The plot, if you didn't know it. 007 is on a mission to destroy a Soviet chemical weapons factory, and it's a joint mission with another 00 agent played by Sean Bean. Bean's character is allegedly killed during the course of the mission but Bond succeeds in blowing up the factory. Cut to a decade later, the Soviet Union no longer exists (the key theme, if there is one, of the film, that of hoary old spies dealing with a changed world) but a shadowy figure who, surprise surprise, turns out to be that same 00 agent is plotting to take over a Soviet-era weapon satellite that can fire a pinpointed EMP blast. He plans to steal a bunch of money from the Central Bank of London before wiping out the entire financial system of the city, which will both cover his tracks and cause a massive, global financial meltdown. Bond stops him, gets the girl, and rides off into the sunset.
So, Sean Bean. The (now) beloved Bean, thanks to the fact that he's starred in the two biggest fantasy franchises in the world. He's the first 00 agent we've ever met in the flesh other than Bond and his backstory is convoluted, to say the least. His character, Alec Trevelyan, has parents who were Lienz Cossacks, but he ended up working for the British government in MI6. His life is basically a series of nested double crosses: you've got the double cross of the Cossacks themselves, fighting with the Nazis and against their (nominal) country; then the double cross of the British government, who promised to protect the Lienz Cossacks but who turned them over to Stalin; Trevelyan's double cross of them by going to work for the British government, and then his double cross of the British when he comes back from the dead in the form of "Janus" to put the aforementioned plan in action. It's all extremely confusing, and I thought his motivations got really murky once his plans were revealed - he has some sort of personal vendetta against Bond despite the fact that, during that opening sequence, he encouraged Bond to leave him behind and complete the mission. It turned out he must have been working in concert with the Soviet general who (the audience is given to believe) shot him dead, because that general is one of his henchmen in his Janus guise. I'm still pretty confused about who exactly Trevelyan is and what the hell is his deal. Bean's performance is very small and contained, and really doesn't help us to figure out this mess.

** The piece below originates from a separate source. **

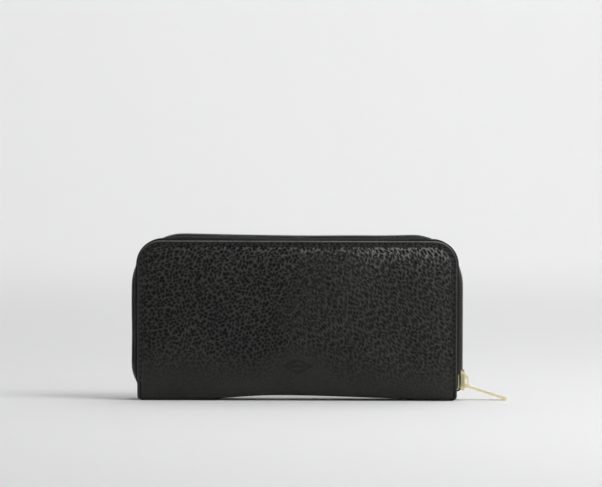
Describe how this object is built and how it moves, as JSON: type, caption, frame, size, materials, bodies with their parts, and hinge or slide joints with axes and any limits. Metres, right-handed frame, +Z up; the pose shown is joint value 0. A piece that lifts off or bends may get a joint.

The Bond girl, Natalya Simonova, is played by Izabella Scorupco and I wanted so much to like her but she is such a bland presence that I just can't bring myself to care about her one way or the other. She gets dragged around by the machinations of the plot because she's a computer scientist and is familiar with the Goldeneye weapon. Her agency is almost entirely confined to scenes in which she types on a computer running Hollywood Operating System, otherwise, she's just there, alternately being taken captive or being rescued in turn. There is a scene early on when Alan Cumming's character teases her with a riddle about one of his passwords, and he very clearly types 5 characters on the screen, and then later when Natalya is trying to figure out the password she both completely botches the riddle and tries a whole bunch of 4-character passwords. And it's a little thing, but the hair and wardrobe department does her no favors, giving her frumpy-dumpy outfits and an ugly haircut.
Famke Janssen's Xenia Onatopp is much better, a character who straddles (no pun intended) the line between believably weird and insanely theatrical. No, just kidding, she sits on that line and squeezes it to death with her thighs. She's all theatricality, getting genuine orgasmic delight out of every violent act committed in her general vicinity, but it's funny and sexy and Janssen is legitimately the most entertaining thing in the movie.
Alan Cumming, on the other hand, runs right past the line that demarcates when someone has gone too far over the top and keeps right on going. He's an actor that I like quite a bit, but his theater background is on full display here and it is just way too much. Plus, his "Russian" accent has almost completely disappeared by the end, replaced by his native burr, and as much as I enjoy that accent come on Alan, at least make an effort.
Samantha Bond as Moneypenny is an immediate and massive improvement over Caroline Bliss, and she and Brosnan have a very nice chemistry.
And then there is Judi Dench. It was unquestionably a casting coup that they managed to get her to fill the role of M, but boy does she have essentially nothing to do in this movie.
Tina Turner should win the "best Shirley Bassey in years" superlative, and I mean that completely sincerely. I'm not even sure that "GoldenEye" is a great song but goddamn does Turner do it up right.
I am still annoyed that BMW had a long tenure supplying the Bond Car, starting with this movie. Yes, it's extremely provincial to complain about the ultimate British icon driving a fucking German car but that's my grandmother's influence and she's right.
There is a long, extremely slapsticky scene in Q labs, featuring an exploding pen (which plays a part in the plot), a giant airbag in a telephone booth and some sort of ejector seat. "We are not repeating the Dalton era" is what this scene screams.
This movie may have the most per capita quippery of any film thus far, including the Moore era. In fact, I'd be shocked if it didn't blow every other Bond movie so far away in this department. Brosnan is asked to deliver a lot of quips.
A pre-fame Minnie Driver shows up in a short scene, as some sort of burlesque singer/dancer with a terrible voice (that the movie lampshades).
Alec Trevelyan's train is supercool, and it's too bad it is given such short time on screen. Bond movies only really reference themselves, and this train says, "We saw From Russia With Love too, and here is a thing to remind you that we once made it."
Bond in a tank? Bond in a tank. The amount of destruction Bond does during this scene must add up to the GDP of several small countries.
Trevelyan puts Bond in not one but two elaborate death traps that Bond obviously weasels out of. A careful CEO of Evil Industries, he is not.
Bond sleeps with some easy ministry bureaucrat near the beginning, and Simonova. He never sleeps with Xenia, but I'm pretty sure she got off during one of the scenes where she's trying to kill him, so you can count that as another half.